Everyone’s playing mind games in this opera. Zerlina (Anna Prohaska) keeps up an illusion of innocence yet delights in kinky activities (read the text). Zerlina is young, but no puppet. Prohaska’s movements are as crisp as her diction, creating a pert, non-victim personality who could quite possibly pull the strings on Don Giovanni if their positions were reversed. Prohaska is a singer to follow.

This production, directed by Robert Carsen, emphasizes the games the characters are playing. When Don Giovanni and Leporello change clothes, they aren’t really fooling anyone who doesn’t want to be fooled. The set (Michael Levine) resembles the curtain at the Teatro alla Scala, which Don Giovanni “pulls” down in replica. The masqueraders emerge from the audience, dressed in velvet, the colour of blood. It’s a good use of the otherwise wasted space right down the middle of the theatre, and dramatically correct for it engages the audience to take a stand on the morality in the opera.

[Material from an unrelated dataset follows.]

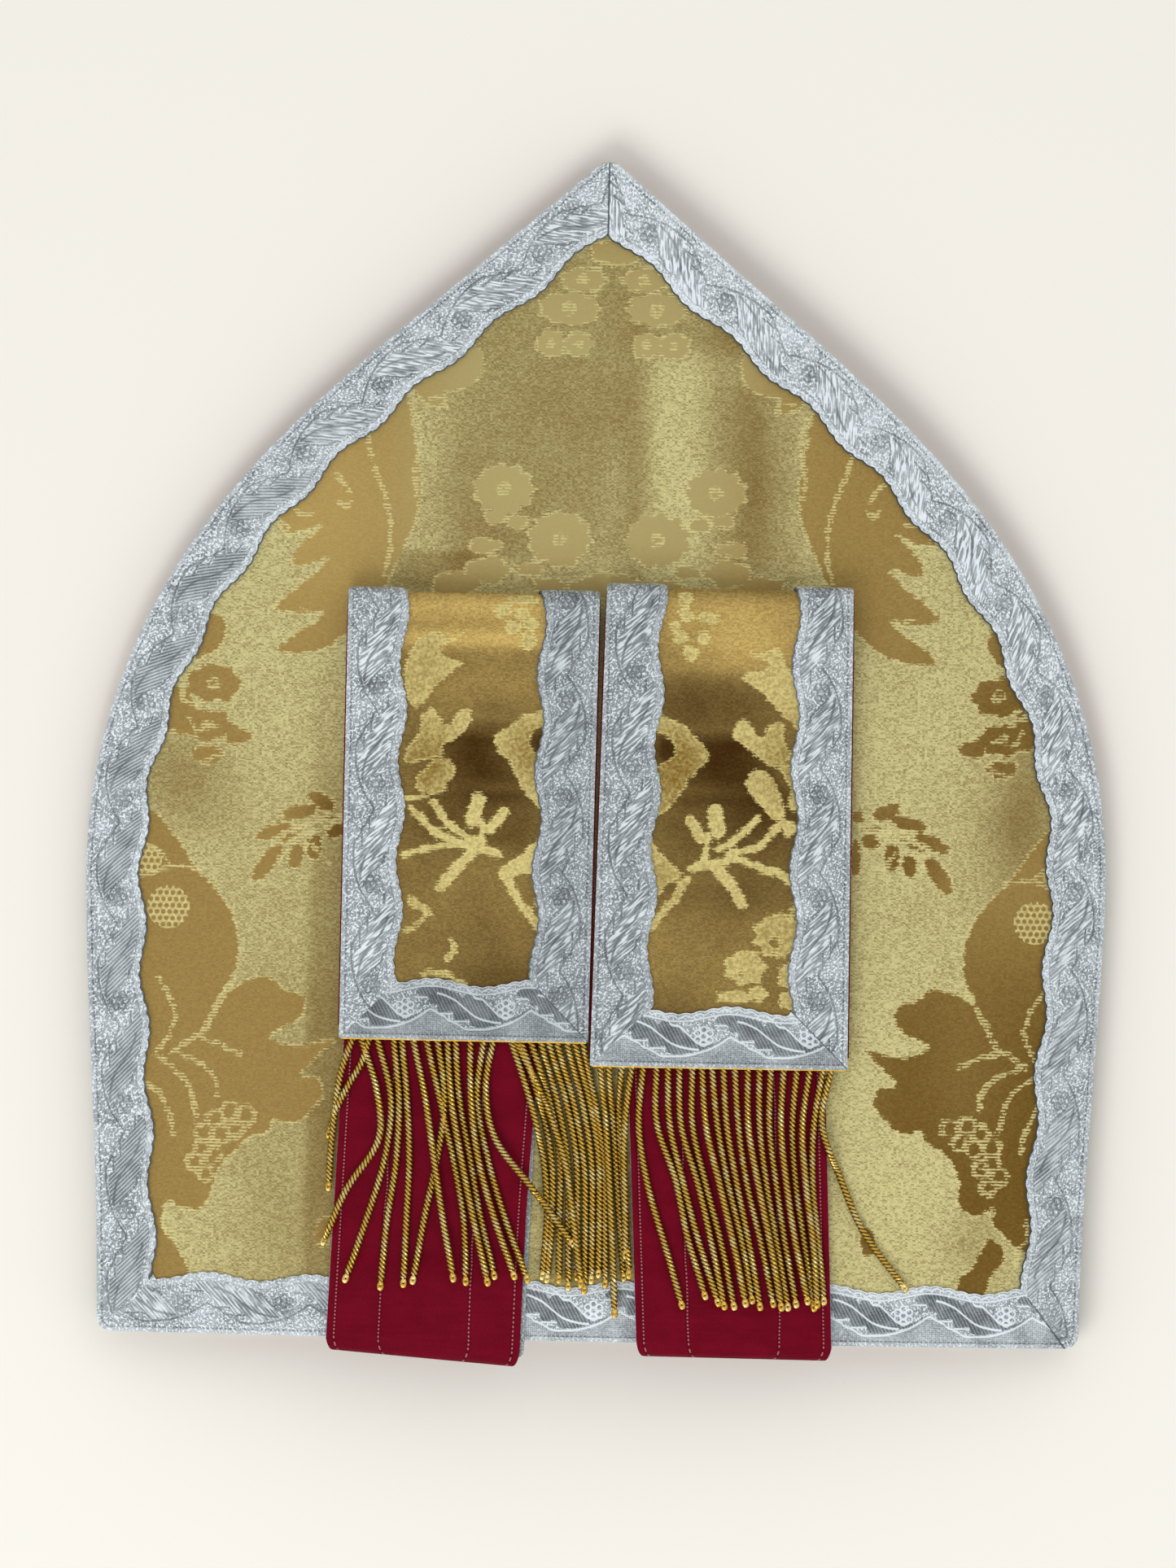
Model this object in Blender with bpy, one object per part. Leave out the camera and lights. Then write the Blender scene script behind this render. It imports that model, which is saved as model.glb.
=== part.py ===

When the Commendatore rises from his grave, Kwangchul Youn’s magnificent bass booms across the auditorium. It’s terrifying because the audience is disoriented, just like Don Giovanni. Youn is standing in the royal box, with the President of Italy, Giorgio Napolitano. It’s a powerful statement, since the Italian president isn’t an ordinary politician. Politicians screw around like Don Giovanni, but the President of Italy, like Il Commendatore, is supposed to represent higher ideals. Mattei and Youn struggle with such intensity that it’s irrelevant whether Youn “is” or isn’t a statue. He stabs Don Giovanni through with his sword. “Questo è il fin di chi fa mal” sing the ensemble at the end. Often this epilogue feels unnatural after the fireworks that went before. This time there’s a twist. Mattei stands on stage, while the ensemble descends into a hole in the ground. In the real world, Commendatores don’t appear by magic. Bad guys will win unless we take responsibility against them.